Very big and growing, in fact. Premium Bonds celebrated their 40th anniversary yesterday with a draw by Ernie, the computerised numbers selector. For increasing numbers of people, this draw will have been at least as important than the National Lottery.

More than 93,000 people take Premium Bonds seriously enough to have the maximum pounds 20,000 holding, a total which has risen 10 per cent in the past few months. Some 400,000 have at least pounds 10,000 invested.

To self-styled sophisticated investors, the attraction is not immediately obvious. After all, why put your money into something which might - or might not - give you a return on your cash? Because, statistically, the odds on winning something are quite reasonable.

Bonds, which are part of National Savings, work by ploughing money into a monthly prize fund. Every month there is a draw for various prizes, ranging from pounds 50 to pounds 1m. Each pounds 1 unit has an equal chance, although the minimum purchase is now pounds 100.

Serious investors hope for a good return by winning a steady number of prizes. With pounds 20,000, the average number of prizes won in a year is 13 prizes, although National Savings sample of Bond holders found one who won 32 prizes in one year, and one got nothing at all.

Some people are very lucky. One pounds 20,000 investor says his average return is twice or sometimes three times that of a savings account: "I found it was a very good investment - all tax free and you don't even have to bother declaring it." But another adds: "My first year was good, mainly because I won pounds 500. But the past year or so has been quite poor."

The annual rate of interest applied to the prize fund is 4.75 per cent. However, because the pounds 1m prize takes up a large part of the monthly prize fund, investors are statistically more likely to average 3.75 per cent on their pounds 20,000 holding. This is equivalent to 6.25 per cent gross for higher-rate taxpayers.
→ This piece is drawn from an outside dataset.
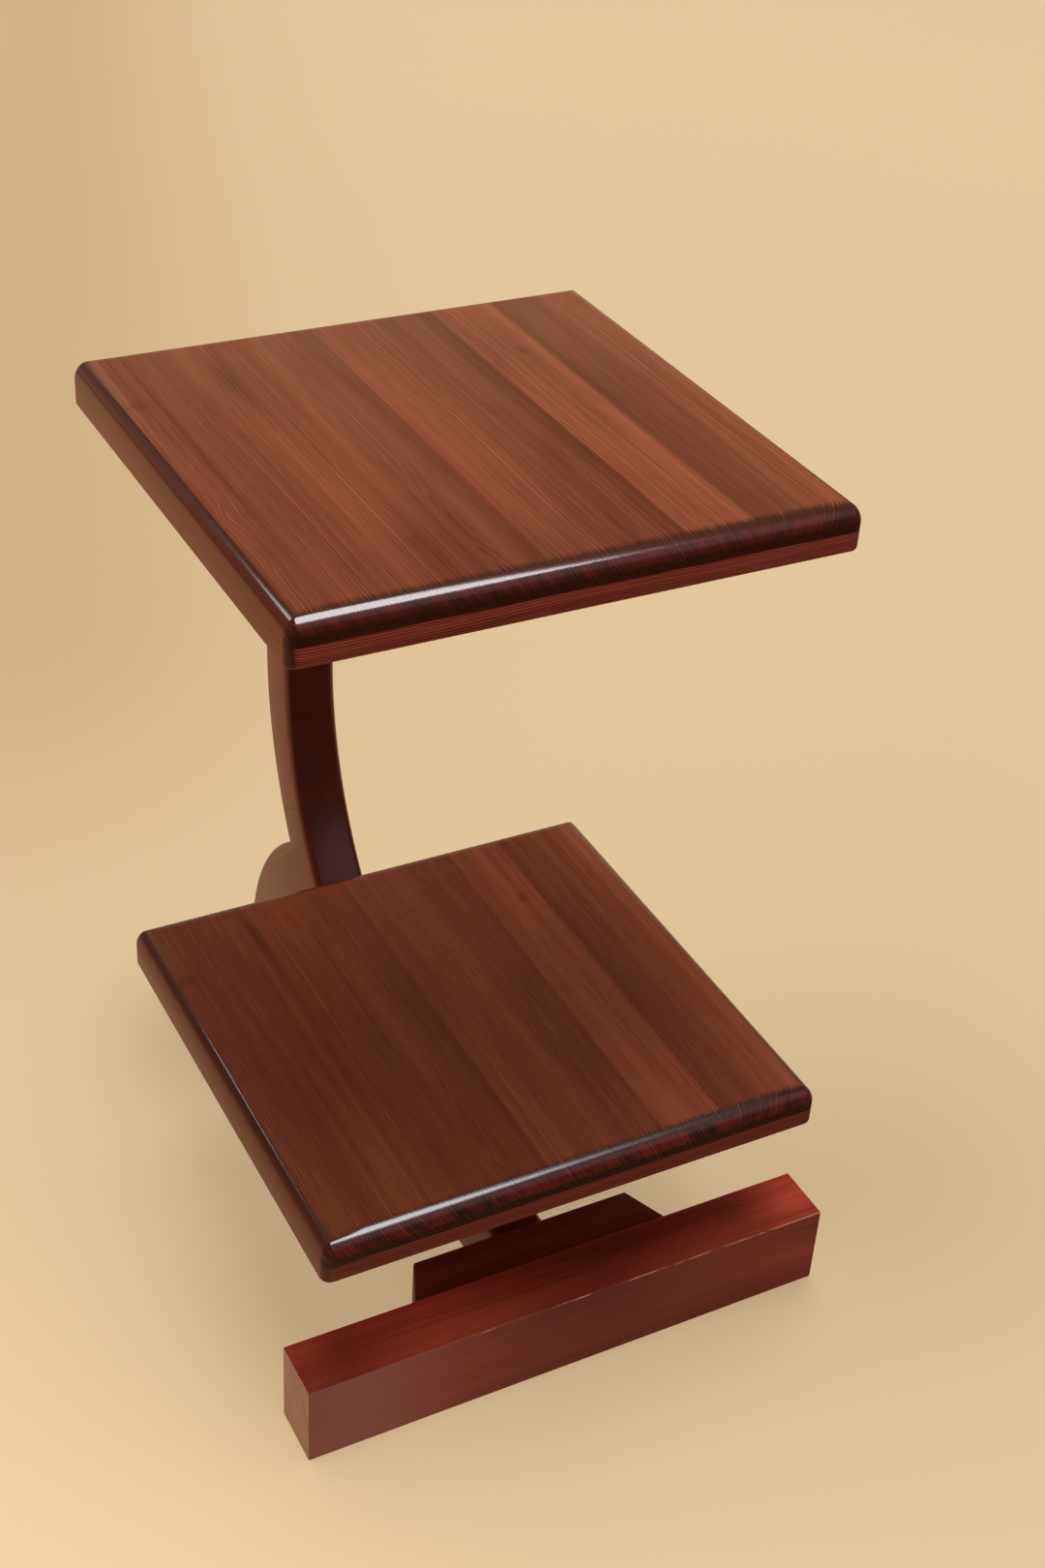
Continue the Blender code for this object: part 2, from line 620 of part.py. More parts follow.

This month, changes to the Premium Bond prize structure mean that the odds of winning a prize per Bond have improved from 23,000 to 19,000 to 1, with the number of prizes increasing from 350,000 to 434,000, reflecting the amount invested in bonds rather than a pre-set number.

But the real excitement lies in the hope of a hugely big win. Here, the odds are not quite as good: investors would have to hold out for 635,000 centuries to win pounds 1m, the top monthly prize.

Even so, punters still pour in: up to pounds 250m is now being invested in Premium Bonds each month.

A National Savings spokeswoman says: "The real interest started about three years ago, when the pounds 1m prize draw was introduced. Part of it is also that we have gained from the reflected spotlight being cast on the Lottery, not that we are complaining. And in a low inflation climate, the fact that people's money is not being eroded quickly all helps."

Moreover, prizes are tax-free, bonds can be cashed in at short notice and are backed by the Government - three attractive points to investors.

As Raymond Baxter - the broadcaster and TV presenter who reported the first-ever Ernie draw for the BBC in 1957 - marked Premium Bonds' anniversary yesterday, the odds are that the number of punters prepared to have a little pounds 100 flutter is set to grow in the next few years.